Tipene Friday removed Brent Findlay next ball, finishing with a career-best four for 67. Friday makes good use of a tall and solid frame. He bowls off a 20-pace run up, which only gets properly under way after ten paces. Sorting this out will add more pace, which, at a guess, stands around the 130 kph mark at the moment. There is plenty of promise here.

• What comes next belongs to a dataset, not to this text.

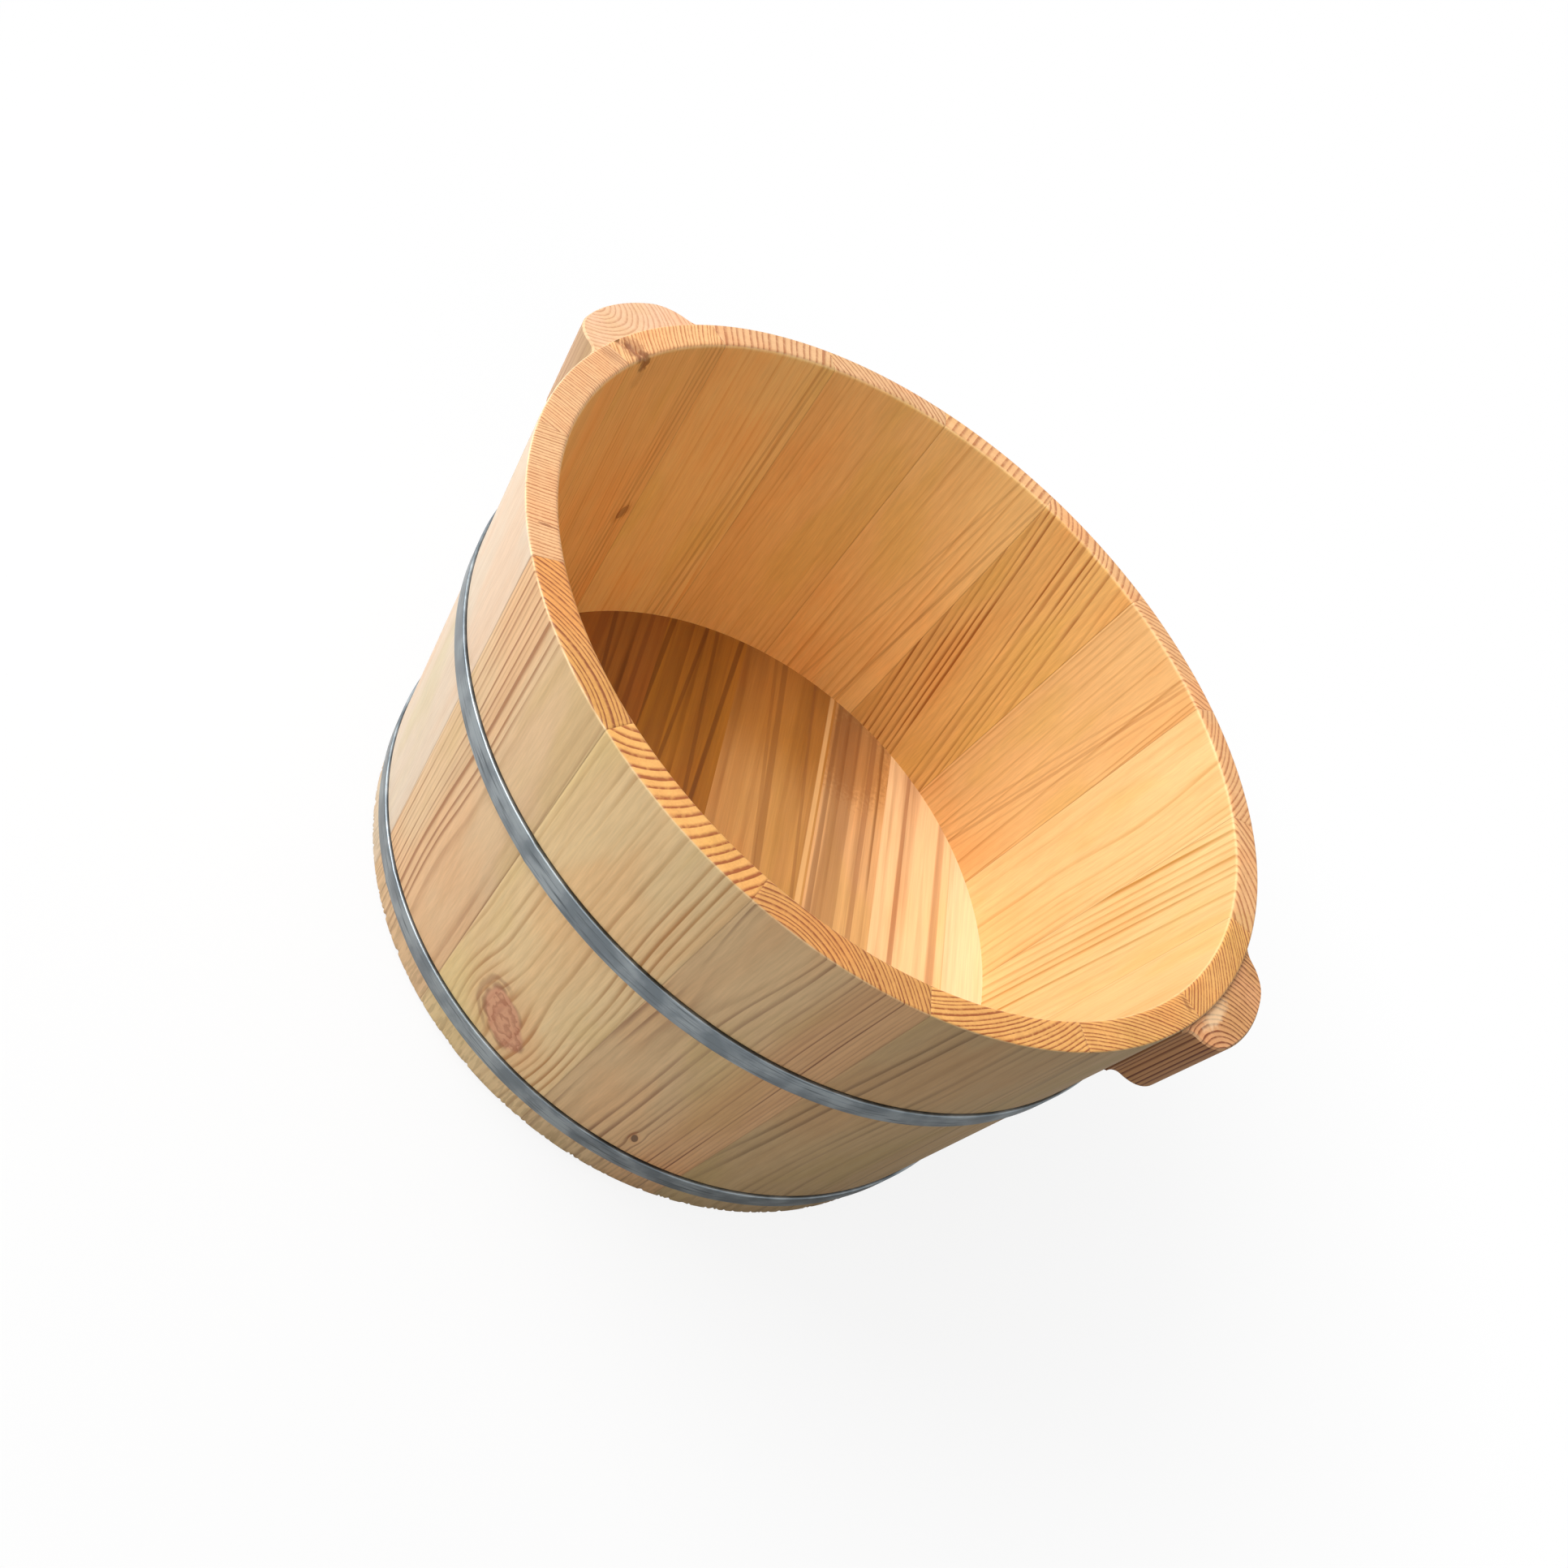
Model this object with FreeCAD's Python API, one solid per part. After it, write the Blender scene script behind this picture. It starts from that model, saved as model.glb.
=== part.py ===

At tea Canterbury were 252 for five. This left the South Islanders with a tricky choice. These sides are the bottom of the table, and need a win to maintain an interest in the competition. Canterbury needed to push on in order to give themselves all day tomorrow to bowl Wellington out on a placid pitch, but in doing so could not afford to lose wickets and leave a target of under 300, or the game would be thrown away. In the final session they were rewarded for being positive. First Latham maintained momentum impressively with 57 from 72 deliveries before holing out to Tugaga on the mid-wicket boundary off Elliott. Astle followed for 37 leaving things evenly poised again. Enter Roneel Hira, who set about the Wellington attack to to the extent of a career-high 57, from just 44 balls, including the only three sixes hit all day. He put on an unbeaten 82 with Ryan McCone, enabling Fulton to declare to leave Wellington a target of 384 to win and a tricky 20 minutes to survive tonight.
Michael Papps and Josh Brodie were there at the end, but Matt McEwan struck Brodie with a short-pitched delivery and looked the most likely to take a wicket.
It was a hugely enjoyable day in the sun. There’s nothing as good as a well-contested first-class game. Wellington need 371 more tomorrow on a Mother Theresa of a pitch, so benign is it. Should be a cracking day.